The pump price of petrol is N145/litre and although the NNPC insists it has sufficient petrol stock of 1.3 billion litres of petrol, which can serve the nation for more than 38 days, its capacity to solely sustain importation to meet estimated daily national requirement of 40 million litres is in doubt.
A previous arrangement initiated by the minister between the CBN and the international oil companies (IOCs) to provide dollar to fuel importers at N305 had obviously crumbled.
The minister was quoted as saying that government was working very hard to find a solution that would allow marketers come back.
But in another telephone conversation, a high- ranking CBN source told The Guardian that “there was no such an agreement.”
He noted that the CBN could not have entered into such an agreement, as this presupposed that all parties concerned would fulfil their part of the deal. “In a situation where the CBN does not print the dollar, it only depends on what is transferred to it, how can it sustain the agreement?” he asked.

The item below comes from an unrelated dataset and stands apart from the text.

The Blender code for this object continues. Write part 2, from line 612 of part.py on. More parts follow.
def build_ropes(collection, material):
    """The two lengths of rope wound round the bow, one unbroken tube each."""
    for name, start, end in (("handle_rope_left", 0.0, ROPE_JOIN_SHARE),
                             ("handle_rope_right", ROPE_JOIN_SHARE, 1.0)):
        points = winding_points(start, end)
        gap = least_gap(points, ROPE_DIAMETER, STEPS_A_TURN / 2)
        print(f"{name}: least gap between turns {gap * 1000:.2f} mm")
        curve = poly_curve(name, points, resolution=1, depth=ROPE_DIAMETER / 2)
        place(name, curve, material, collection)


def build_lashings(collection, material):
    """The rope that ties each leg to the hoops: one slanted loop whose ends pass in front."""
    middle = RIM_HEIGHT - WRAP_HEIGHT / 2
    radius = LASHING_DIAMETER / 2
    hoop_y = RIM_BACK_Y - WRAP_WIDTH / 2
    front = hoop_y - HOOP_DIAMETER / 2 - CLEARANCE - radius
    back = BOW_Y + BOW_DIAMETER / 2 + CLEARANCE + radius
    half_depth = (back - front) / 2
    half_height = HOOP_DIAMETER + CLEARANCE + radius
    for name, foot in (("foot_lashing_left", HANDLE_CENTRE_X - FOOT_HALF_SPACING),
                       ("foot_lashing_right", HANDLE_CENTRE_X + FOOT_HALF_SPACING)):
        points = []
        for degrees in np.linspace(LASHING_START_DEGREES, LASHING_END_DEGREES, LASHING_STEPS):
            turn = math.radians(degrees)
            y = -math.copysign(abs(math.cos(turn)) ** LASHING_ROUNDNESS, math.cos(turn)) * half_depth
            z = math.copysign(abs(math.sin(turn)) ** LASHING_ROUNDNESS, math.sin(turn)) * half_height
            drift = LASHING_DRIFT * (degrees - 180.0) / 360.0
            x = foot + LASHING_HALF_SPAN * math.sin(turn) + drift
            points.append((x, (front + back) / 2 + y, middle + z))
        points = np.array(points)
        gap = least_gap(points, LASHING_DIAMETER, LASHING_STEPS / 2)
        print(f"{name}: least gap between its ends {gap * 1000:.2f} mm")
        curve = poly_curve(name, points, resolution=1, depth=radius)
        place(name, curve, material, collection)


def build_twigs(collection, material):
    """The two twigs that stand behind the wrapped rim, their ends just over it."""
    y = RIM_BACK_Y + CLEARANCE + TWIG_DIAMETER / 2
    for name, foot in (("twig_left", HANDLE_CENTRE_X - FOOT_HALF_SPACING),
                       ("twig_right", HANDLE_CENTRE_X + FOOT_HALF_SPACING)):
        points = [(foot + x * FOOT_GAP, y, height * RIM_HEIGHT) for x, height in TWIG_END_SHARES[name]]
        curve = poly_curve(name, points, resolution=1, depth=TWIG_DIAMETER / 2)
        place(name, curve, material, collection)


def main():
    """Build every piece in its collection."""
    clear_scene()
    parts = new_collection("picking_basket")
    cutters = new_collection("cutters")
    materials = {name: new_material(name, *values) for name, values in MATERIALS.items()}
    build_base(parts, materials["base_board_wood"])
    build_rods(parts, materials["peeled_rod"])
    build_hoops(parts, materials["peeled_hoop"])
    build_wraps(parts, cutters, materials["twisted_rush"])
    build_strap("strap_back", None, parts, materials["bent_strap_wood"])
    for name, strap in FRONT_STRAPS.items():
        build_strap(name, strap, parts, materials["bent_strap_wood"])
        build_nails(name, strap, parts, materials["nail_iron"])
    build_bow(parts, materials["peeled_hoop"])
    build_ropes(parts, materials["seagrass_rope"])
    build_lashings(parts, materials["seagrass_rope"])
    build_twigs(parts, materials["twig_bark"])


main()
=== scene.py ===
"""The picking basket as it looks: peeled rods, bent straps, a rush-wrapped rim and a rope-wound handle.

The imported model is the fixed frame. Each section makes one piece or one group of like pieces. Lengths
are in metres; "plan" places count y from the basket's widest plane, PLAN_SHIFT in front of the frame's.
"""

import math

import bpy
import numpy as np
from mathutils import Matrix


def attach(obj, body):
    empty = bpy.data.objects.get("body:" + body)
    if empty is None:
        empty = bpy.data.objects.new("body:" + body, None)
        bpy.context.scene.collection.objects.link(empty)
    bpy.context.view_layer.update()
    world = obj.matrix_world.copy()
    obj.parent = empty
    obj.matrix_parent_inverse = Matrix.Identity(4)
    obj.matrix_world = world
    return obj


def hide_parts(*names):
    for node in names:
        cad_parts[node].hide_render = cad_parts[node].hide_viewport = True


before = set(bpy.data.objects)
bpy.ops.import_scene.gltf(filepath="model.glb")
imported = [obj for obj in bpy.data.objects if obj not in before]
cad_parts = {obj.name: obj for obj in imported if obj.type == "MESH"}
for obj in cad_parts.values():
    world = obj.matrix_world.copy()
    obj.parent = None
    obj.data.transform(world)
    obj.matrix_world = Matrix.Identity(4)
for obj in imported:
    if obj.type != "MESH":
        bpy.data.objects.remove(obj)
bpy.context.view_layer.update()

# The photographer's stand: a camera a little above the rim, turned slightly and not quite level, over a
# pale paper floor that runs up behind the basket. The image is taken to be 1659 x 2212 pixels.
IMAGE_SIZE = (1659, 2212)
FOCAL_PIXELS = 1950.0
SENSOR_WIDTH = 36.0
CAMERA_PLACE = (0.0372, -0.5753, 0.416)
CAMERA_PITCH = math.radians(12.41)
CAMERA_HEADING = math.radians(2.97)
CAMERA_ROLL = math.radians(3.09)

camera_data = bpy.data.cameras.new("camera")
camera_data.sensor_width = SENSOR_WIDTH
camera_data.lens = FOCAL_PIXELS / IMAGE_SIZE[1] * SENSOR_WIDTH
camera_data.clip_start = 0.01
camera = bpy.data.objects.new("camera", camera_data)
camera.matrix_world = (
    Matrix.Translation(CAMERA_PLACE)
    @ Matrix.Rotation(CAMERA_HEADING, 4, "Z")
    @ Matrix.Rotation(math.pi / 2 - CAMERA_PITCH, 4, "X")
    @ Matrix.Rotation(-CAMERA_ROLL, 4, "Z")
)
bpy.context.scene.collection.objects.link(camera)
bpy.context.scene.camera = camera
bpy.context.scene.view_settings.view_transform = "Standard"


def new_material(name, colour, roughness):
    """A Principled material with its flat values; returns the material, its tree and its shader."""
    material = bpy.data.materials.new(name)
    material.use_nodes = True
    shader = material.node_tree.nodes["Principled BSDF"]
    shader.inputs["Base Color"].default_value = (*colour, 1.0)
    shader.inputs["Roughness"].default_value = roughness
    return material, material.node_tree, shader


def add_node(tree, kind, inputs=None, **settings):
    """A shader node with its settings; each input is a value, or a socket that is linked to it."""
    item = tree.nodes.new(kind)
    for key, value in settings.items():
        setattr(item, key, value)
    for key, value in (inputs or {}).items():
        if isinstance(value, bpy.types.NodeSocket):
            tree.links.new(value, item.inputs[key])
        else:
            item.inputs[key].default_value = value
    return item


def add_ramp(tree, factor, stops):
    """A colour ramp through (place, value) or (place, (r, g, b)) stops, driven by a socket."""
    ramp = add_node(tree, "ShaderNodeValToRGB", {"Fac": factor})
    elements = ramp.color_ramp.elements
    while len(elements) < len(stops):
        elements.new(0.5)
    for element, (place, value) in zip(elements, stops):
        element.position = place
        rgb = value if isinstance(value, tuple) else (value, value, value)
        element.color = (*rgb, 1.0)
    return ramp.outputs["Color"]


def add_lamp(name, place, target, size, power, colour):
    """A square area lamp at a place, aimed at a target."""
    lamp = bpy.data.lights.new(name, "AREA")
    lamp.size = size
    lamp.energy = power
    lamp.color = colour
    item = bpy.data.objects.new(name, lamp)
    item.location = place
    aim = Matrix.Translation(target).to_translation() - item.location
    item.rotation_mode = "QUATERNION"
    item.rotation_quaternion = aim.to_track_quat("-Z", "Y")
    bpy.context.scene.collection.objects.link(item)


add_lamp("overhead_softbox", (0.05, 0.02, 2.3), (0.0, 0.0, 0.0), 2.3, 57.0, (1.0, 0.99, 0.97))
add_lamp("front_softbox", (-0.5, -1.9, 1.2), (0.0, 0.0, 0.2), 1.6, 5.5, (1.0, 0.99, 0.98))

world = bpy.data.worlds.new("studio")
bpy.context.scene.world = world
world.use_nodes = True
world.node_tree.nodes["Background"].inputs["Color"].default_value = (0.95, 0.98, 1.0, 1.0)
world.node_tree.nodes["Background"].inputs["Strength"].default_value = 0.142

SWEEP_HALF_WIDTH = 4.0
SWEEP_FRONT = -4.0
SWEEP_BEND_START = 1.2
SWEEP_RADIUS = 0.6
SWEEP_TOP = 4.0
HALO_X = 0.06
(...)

But another source insisted: “The arrangement with the CBN did not crumble, the CBN still intervenes in terms of foreign exchange to marketers for the importation of petrol. But in the arrangement, there is no concessional rate at all. The rate at which marketers source dollar is still at the official rate or what is called inter-bank rate of N305 to the dollar.”
It is speculated that the pump price for petrol will rise to between N155 and N160 per litre next month, in which case the consumers would bear the full brunt of the price increases.

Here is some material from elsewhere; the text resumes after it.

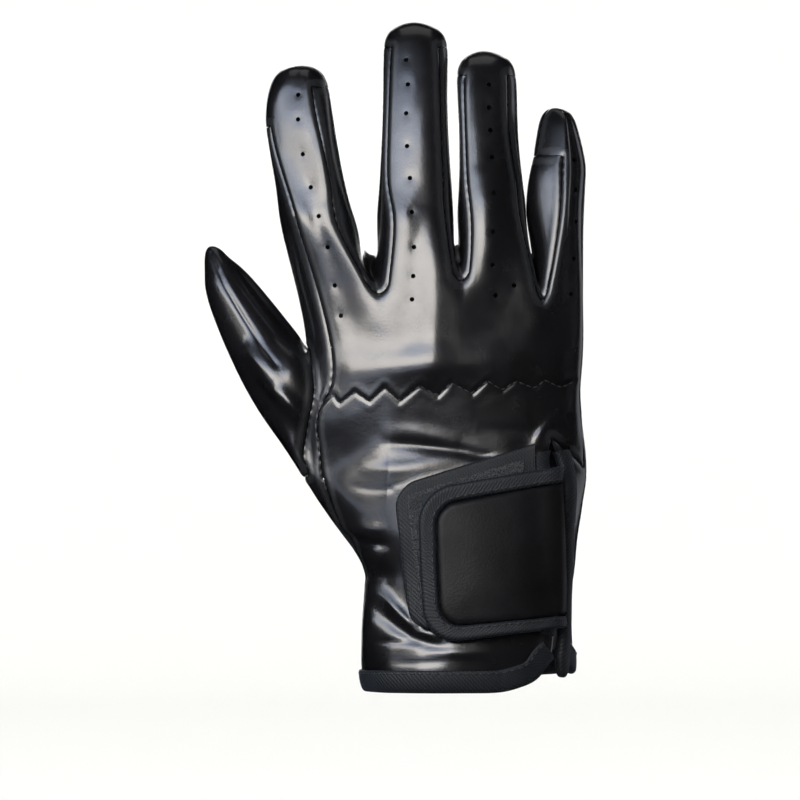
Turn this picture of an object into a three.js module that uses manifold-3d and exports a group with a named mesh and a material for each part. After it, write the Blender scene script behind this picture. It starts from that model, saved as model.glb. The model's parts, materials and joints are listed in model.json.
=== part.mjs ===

Already the pressure is beginning to show at the retail outlet as petrol supply especially to the far flung states in the North and Southeast diminishes. Even in Lagos, there is activities among motorists who now fill both tanks and cans at filling stations in anticipation of the impending lean supply of PMS.
Since the last pump price increases last year, the PPPRA has not updated its pricing template to enable Nigerians to determine the true pump prices of petroleum products.

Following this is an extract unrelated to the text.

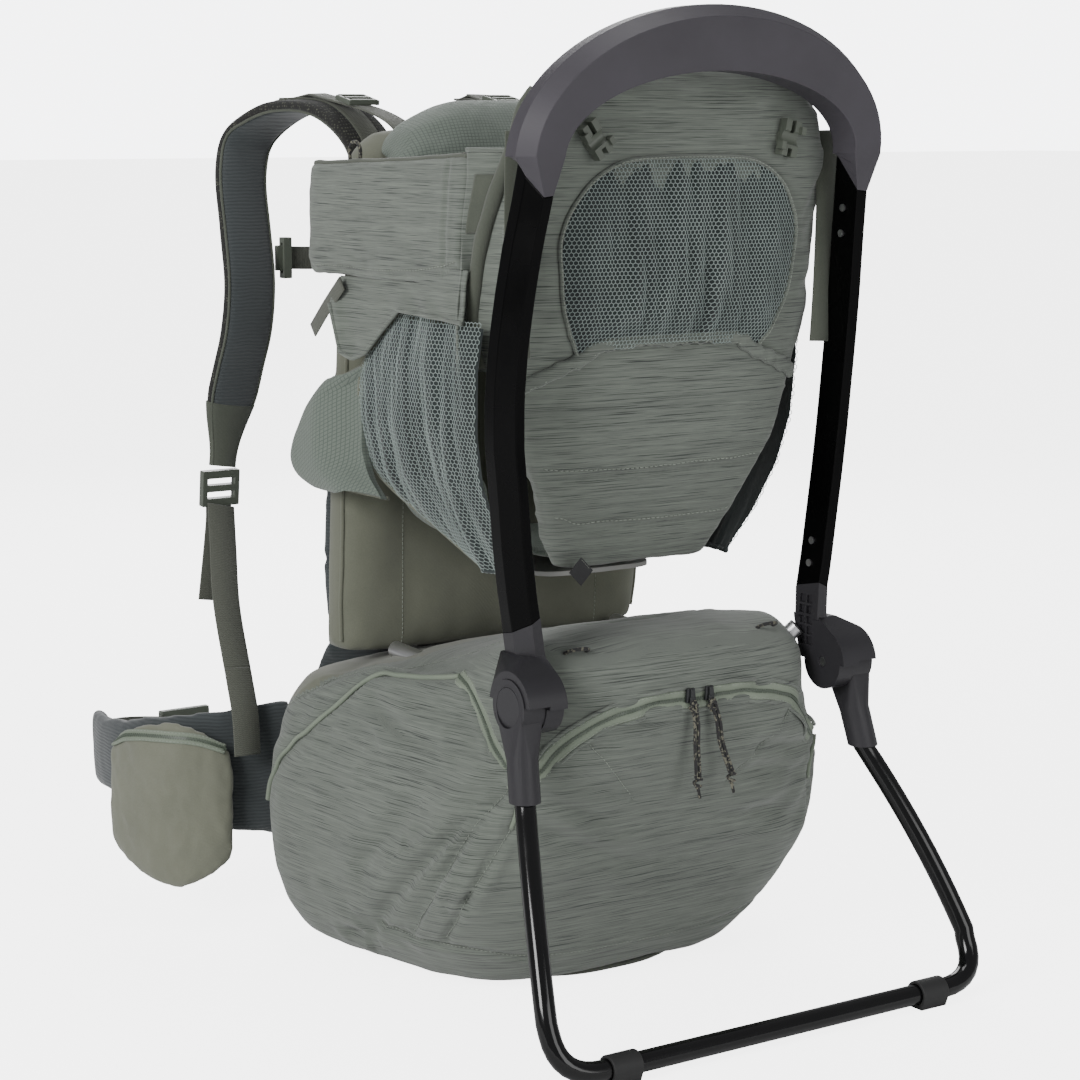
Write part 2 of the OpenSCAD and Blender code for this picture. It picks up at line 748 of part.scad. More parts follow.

But the PPPRA in a statement yesterday debunked all claims of imminent scarcity or pump price increases.
The statement read in part: “We want to assure motorists and commuters alike, that the products supply situation is robust and able to cater for the fuel needs of all Nigerians, pending when ongoing challenges are addressed.
“For the avoidance of doubt, the National Petroleum Products Stock data and import plan, currently indicate that the country has two (2) months (Premium Motor Spirit, otherwise known as PMS) sufficiency, hence as a corollary to the above, PPPRA also wants to inform the citizens that contrary to a widely-held belief on the status of HHK (kerosene), the product is fully deregulated
“We hereby appeal to all Nigerians to remain calm and desist from any form of panic-buying, as we assure them of our total commitment to adequate products supply and distribution across the country, in line with our mandate.”
Furthermore, The Guardian learnt that the NNPC is perfecting plans to import the first batch of petrol for the first quarter of 2017, which would come under the new exchange rate of N305 set by the Federal Government.
The PPPRA should have concluded the first quarter importation allocation in December, but that did not happen as the NNPC is now the sole importer of products due to the dollar scarcity.
A member of the PPPRA Board told The Guardian that the agency was gathering data for January price movement, which would determine its recommendations to government in the next four weeks. The board is scheduled to meet in Abuja.
“The PPPRA will continue to monitor the price in terns of the figures in January, that will enable the agency to provide a clear direction to what is needed to be done on a sustainable basis,” he added.